A simple 3-day Madrid itinerary
A good 3-day Madrid itinerary groups the city by geography and energy. The goal is not to see everything. The goal is to leave understanding why people actually like Madrid.
Day 1: Sol, old Madrid, Royal Palace, and La Latina
Start around Puerta del Sol to orient yourself, then move toward Plaza Mayor, Mercado de San Miguel, the Royal Palace, and Almudena Cathedral. Keep the pace moderate. This is your old Madrid day, not your entire Spain history degree.
Late afternoon and evening belong to La Latina or the Austrias area. Have vermouth, tapas, and a slow dinner plan. If it is Sunday, the Rastro market changes the neighborhood rhythm, so expect crowds and watch your pockets.
Day 2: Prado, Retiro, and Barrio de las Letras
Use the morning for the Prado or another Art Walk museum. Go in with a plan. Afterward, walk Retiro Park, then move through Barrio de las Letras for lunch, coffee, or an early evening drink.
This is a good day to avoid overbooking. One major museum plus Retiro plus a good dinner is a real Madrid day. Three museums plus a palace plus nightlife is just a cry for help with nicer shoes.
Day 3: Chueca, Malasana, Gran Via, and a food-focused evening
Use the morning for Gran Via, shopping, architecture, or a slower cafe start. Then explore Chueca and Malasana, or shift toward Chamberi if you want a less visitor-heavy food plan.
If you missed Reina Sofia or Thyssen, add one museum in the afternoon. Otherwise, keep the day neighborhood-led: shops, bars, plazas, markets, and a proper late dinner.
Optional Day 4: Toledo, Segovia, or a deeper Madrid day
If you add a fourth day, choose one day trip or stay in Madrid for Salamanca, Retiro/Ibiza restaurants, Bernabeu if football matters, or a deeper Chamberi/Lavapies food day.
Toledo is the best default day trip for many first-timers because it gives a sharp contrast to Madrid: older, hillier, denser, and more visibly historic. Segovia is also strong. Pick one, not both, unless your trip is longer.
Safety, money, and practical tips
Madrid is generally comfortable for first-time visitors, including solo travelers, but petty theft is the main practical risk. Be especially alert around Sol, Gran Via, Plaza Mayor, San Miguel Market, crowded Metro platforms, station areas, and busy terraces.
The useful safety posture is simple: keep bags zipped, do not hang phones or wallets from easy pockets, watch belongings at outdoor tables, and be extra aware when someone creates a distraction. Violent crime is not the normal tourist concern. Pickpocketing is the boring little thief tax cities keep trying to collect.
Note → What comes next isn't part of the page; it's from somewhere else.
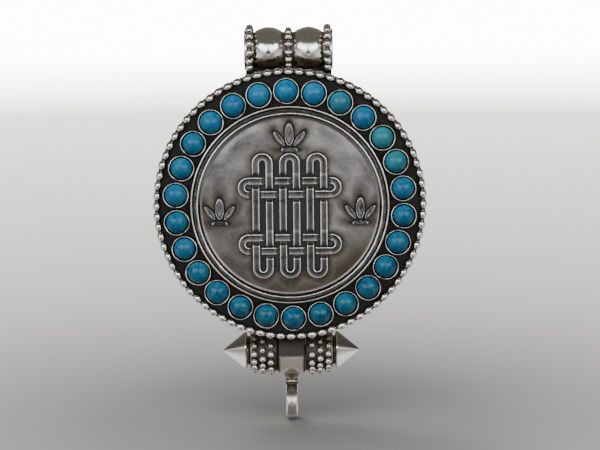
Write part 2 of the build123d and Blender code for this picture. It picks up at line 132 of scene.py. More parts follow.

Cards are widely accepted, but keep some cash for small bars, markets, tips, lockers, or places with minimum card amounts. Use bank ATMs rather than random tourist-zone machines when possible.
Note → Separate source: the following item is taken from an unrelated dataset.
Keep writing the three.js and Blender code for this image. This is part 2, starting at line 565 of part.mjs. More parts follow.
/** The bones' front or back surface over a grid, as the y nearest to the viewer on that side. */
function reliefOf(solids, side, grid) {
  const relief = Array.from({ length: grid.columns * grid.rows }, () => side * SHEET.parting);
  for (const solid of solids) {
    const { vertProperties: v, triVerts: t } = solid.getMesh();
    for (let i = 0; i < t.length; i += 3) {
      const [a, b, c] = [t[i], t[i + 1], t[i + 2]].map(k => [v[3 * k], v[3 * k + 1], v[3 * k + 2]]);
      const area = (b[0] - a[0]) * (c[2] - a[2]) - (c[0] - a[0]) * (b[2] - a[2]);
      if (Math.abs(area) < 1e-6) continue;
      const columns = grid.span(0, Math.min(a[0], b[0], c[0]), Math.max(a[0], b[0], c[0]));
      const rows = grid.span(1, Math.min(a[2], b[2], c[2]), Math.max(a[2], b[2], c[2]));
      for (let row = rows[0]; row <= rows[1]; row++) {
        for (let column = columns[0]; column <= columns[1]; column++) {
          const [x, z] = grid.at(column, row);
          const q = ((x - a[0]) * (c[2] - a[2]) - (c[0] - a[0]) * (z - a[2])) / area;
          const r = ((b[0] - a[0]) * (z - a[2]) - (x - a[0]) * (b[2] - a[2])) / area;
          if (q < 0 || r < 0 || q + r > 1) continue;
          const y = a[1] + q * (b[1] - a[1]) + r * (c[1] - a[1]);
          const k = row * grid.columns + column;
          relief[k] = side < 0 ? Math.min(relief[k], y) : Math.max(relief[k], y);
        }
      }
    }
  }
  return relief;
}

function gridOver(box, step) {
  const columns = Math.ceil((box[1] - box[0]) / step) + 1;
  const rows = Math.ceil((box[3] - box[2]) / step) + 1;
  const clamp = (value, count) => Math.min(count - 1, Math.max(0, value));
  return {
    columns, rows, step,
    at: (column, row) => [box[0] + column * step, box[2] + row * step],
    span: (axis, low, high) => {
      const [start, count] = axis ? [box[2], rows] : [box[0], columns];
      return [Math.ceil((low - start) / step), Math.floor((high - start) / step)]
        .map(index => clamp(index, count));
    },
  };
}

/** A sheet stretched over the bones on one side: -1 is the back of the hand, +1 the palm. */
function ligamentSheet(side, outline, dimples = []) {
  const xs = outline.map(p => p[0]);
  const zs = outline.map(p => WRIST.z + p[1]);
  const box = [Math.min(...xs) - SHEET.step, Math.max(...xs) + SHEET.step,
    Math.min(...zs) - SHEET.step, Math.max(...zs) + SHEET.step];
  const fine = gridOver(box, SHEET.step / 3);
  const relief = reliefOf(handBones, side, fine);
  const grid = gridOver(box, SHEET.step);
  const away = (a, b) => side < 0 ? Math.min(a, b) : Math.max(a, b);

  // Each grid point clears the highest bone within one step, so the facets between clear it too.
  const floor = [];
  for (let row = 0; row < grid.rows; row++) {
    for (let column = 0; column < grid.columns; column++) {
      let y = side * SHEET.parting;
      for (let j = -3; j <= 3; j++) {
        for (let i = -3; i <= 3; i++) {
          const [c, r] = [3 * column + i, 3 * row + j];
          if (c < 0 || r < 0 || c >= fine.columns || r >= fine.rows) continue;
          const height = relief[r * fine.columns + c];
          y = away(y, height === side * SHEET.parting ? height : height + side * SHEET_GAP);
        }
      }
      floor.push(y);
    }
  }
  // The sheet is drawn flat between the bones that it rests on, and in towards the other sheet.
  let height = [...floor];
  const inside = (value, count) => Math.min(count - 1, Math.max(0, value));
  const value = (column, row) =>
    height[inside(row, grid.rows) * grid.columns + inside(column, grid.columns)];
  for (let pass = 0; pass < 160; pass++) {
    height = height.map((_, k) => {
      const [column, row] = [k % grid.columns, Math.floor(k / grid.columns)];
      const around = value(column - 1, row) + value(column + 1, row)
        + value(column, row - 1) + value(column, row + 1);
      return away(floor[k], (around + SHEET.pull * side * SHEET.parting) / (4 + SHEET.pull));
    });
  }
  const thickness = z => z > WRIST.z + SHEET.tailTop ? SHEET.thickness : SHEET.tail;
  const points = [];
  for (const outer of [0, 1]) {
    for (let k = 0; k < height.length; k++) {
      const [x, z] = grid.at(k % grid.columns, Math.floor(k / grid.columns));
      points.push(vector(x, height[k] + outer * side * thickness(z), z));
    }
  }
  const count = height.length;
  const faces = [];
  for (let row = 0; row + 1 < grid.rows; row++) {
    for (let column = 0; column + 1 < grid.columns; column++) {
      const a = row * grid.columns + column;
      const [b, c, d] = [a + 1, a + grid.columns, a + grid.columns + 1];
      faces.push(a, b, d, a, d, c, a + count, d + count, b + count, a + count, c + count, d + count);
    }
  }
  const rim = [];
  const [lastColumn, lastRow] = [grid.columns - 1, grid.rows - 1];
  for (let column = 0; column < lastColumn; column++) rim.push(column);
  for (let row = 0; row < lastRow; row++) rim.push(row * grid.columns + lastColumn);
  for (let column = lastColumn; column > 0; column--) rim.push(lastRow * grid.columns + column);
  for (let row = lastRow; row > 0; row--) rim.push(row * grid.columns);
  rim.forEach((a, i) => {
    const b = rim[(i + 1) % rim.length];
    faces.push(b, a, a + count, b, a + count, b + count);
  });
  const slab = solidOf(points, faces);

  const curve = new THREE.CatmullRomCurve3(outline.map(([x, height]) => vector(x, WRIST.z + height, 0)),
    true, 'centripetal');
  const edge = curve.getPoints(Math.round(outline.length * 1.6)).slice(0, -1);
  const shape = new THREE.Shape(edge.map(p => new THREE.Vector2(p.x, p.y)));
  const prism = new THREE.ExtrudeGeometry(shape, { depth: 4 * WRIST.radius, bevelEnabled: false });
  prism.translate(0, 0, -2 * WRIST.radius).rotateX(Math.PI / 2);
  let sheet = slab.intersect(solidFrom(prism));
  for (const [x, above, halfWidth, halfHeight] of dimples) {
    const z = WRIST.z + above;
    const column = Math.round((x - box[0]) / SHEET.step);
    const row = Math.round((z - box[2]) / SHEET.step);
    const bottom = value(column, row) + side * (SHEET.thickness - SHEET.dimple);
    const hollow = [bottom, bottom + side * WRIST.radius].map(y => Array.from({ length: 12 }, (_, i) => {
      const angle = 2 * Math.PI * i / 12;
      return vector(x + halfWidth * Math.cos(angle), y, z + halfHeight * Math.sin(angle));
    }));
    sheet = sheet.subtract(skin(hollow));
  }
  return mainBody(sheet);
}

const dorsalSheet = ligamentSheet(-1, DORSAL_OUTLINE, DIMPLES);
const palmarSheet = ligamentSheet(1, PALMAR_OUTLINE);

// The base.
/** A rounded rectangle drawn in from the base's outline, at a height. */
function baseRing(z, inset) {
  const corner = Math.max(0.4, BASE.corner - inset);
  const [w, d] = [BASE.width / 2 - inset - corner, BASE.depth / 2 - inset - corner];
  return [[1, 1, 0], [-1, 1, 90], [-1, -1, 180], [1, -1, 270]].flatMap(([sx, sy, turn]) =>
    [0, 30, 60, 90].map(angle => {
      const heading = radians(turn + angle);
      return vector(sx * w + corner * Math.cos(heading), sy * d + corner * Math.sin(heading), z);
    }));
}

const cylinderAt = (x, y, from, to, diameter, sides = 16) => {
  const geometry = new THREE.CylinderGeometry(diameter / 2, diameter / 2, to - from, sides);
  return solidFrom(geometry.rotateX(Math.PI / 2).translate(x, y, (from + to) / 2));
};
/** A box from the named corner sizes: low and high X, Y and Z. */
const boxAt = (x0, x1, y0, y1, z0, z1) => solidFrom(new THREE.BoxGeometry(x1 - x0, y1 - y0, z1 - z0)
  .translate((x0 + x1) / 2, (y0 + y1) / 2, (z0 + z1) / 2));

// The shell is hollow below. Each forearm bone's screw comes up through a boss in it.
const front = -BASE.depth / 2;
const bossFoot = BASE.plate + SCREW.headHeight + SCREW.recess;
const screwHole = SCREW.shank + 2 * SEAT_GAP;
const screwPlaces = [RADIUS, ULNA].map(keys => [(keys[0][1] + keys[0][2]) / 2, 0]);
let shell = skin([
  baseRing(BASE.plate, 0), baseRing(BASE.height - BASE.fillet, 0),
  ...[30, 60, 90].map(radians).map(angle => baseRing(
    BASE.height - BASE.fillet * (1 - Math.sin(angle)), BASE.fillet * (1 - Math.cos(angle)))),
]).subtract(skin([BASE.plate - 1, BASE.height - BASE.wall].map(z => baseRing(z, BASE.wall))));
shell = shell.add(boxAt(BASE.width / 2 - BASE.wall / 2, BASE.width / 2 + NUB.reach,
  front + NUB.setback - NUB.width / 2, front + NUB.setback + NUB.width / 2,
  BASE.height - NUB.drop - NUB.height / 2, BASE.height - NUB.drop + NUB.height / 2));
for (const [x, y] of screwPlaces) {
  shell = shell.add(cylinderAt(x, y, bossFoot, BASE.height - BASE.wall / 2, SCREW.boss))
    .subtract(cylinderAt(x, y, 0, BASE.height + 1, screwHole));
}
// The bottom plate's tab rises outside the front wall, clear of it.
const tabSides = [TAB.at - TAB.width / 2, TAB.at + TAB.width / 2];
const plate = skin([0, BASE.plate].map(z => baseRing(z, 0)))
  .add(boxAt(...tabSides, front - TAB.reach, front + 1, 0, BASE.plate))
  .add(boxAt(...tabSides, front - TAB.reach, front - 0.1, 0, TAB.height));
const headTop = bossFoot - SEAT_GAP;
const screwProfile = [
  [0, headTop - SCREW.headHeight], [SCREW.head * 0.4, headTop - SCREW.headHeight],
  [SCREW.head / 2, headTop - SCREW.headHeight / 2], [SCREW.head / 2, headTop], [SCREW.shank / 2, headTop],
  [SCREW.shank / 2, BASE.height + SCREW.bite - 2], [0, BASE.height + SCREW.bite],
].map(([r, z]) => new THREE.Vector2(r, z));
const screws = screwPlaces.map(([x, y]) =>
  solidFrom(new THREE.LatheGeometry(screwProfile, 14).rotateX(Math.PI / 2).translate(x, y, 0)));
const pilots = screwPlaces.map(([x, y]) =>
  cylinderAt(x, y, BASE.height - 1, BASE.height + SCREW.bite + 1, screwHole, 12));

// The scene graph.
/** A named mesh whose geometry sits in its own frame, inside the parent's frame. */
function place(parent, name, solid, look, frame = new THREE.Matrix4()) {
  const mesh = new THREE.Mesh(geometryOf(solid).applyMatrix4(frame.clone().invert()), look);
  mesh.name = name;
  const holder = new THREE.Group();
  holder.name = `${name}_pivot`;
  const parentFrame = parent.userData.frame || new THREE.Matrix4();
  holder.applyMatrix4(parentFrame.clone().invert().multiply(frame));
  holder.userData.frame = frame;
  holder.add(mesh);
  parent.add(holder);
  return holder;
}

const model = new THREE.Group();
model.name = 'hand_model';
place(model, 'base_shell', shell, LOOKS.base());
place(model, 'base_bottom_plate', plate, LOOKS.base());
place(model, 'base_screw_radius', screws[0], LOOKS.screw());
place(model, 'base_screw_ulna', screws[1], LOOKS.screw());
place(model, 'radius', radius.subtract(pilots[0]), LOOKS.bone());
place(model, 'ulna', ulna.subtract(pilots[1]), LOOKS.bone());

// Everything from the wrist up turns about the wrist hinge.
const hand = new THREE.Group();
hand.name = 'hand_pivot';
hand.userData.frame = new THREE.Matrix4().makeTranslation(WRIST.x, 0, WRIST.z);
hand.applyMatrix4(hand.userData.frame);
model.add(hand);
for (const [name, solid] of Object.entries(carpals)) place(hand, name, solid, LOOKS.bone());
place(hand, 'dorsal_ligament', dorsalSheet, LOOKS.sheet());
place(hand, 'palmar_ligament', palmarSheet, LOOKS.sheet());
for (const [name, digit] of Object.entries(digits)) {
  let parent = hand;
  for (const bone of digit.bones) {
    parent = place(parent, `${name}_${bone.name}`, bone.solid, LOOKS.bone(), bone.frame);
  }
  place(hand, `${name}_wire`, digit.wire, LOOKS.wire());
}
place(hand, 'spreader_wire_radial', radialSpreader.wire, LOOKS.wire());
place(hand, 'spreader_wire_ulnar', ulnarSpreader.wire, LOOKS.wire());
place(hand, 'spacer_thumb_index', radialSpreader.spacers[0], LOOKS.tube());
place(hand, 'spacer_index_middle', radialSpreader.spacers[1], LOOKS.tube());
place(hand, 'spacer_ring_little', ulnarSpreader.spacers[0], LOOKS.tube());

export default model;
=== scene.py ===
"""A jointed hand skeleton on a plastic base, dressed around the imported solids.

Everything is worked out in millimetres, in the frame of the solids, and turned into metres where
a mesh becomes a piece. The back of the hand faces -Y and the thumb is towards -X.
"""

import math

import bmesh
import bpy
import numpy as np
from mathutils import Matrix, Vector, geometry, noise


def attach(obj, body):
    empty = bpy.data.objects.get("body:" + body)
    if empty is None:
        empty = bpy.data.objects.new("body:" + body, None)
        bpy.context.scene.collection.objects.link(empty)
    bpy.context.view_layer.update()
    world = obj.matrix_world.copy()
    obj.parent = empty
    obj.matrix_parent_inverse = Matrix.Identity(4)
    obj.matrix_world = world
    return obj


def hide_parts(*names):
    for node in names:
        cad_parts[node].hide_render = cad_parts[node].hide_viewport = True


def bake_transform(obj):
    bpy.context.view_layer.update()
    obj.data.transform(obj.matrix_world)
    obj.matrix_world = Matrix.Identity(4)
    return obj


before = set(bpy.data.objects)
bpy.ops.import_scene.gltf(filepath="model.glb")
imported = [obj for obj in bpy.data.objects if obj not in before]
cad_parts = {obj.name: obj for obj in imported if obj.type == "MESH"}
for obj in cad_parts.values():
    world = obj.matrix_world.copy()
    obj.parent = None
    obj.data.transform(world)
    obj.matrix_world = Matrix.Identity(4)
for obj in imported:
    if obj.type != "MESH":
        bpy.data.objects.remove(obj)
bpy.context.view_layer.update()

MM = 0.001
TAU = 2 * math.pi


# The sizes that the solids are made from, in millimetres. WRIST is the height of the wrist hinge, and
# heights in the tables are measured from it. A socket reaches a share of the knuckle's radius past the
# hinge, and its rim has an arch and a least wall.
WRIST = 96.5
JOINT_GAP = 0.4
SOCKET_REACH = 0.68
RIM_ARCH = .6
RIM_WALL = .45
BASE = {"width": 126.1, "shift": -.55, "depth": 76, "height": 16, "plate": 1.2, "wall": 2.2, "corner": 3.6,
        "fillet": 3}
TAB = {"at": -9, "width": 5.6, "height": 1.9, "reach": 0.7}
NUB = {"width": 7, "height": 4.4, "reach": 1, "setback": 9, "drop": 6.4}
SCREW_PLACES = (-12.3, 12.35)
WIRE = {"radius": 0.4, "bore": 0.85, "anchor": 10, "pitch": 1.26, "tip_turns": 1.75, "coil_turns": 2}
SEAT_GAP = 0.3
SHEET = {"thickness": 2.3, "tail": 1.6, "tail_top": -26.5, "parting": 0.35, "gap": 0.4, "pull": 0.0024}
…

Book major museums and popular restaurants ahead if they matter. Madrid is easier than some cities for spontaneous eating, but the best weekend dinner slots do not sit around waiting for visitors who just discovered time.
Pack for walking and season. Summer needs heat strategy. Winter needs layers. Spring and fall need flexibility. Madrid is high and dry, so evenings can feel cooler than the afternoon suggests.
How to make Madrid better value
Madrid value is mostly about hotel location, timing, and not paying central-tourist prices for every meal. If Sol and Gran Via are expensive, look at Barrio de las Letras, Chamberi, Retiro edge, Salamanca edge, or well-connected Metro areas rather than automatically choosing the cheapest central room.
Museums have passes, free-entry windows, and timed options, but free times can be crowded. If the Prado is a major reason for the trip, paying for a calmer visit may be better value than saving money and spending the whole time in a line with everyone who had the same brilliant idea.
For transport, many first-timers walk enough that unlimited passes are not always necessary. If you are mostly central, a small number of Metro rides may cover the trip. If you are staying farther out, riding often, or using airport Metro, compare the tourist pass against individual/10-trip options.
For food, make lunch count. Madrid's set lunch menus and neighborhood restaurants often give better value than defaulting to dinner beside Plaza Mayor. Save the obvious central places for a snack or drink, then eat properly where the city eats better.
> **Quick answer block:** Madrid is best value when you stay near, not necessarily inside, the busiest centre; use Metro selectively; book key museums intentionally; and spend food money in La Latina, Chueca, Chamberi, Las Letras, Ibiza/Retiro, or Salamanca instead of drifting into the closest tourist menu.
Bottom line
Madrid is a better first-time trip when you stop expecting one monument to explain it. Stay in a neighborhood that fits your evenings, use the Art Walk and Retiro as one smart day, give old Madrid its own half day, and build at least one night around food and bars outside the most obvious tourist lane.
For most first-time visitors, Barrio de las Letras is the best balance, Sol/Gran Via is the easiest, La Latina is the most atmospheric central choice, Chueca/Malasana are best for nightlife, Salamanca/Retiro are best for calm comfort, and Chamberi is best if you want a more local food base. Keep the itinerary loose enough for late meals, park time, and one day trip if you have four days. Madrid is not hard to visit. It just gets a lot better when you stop treating it like a checklist with ham.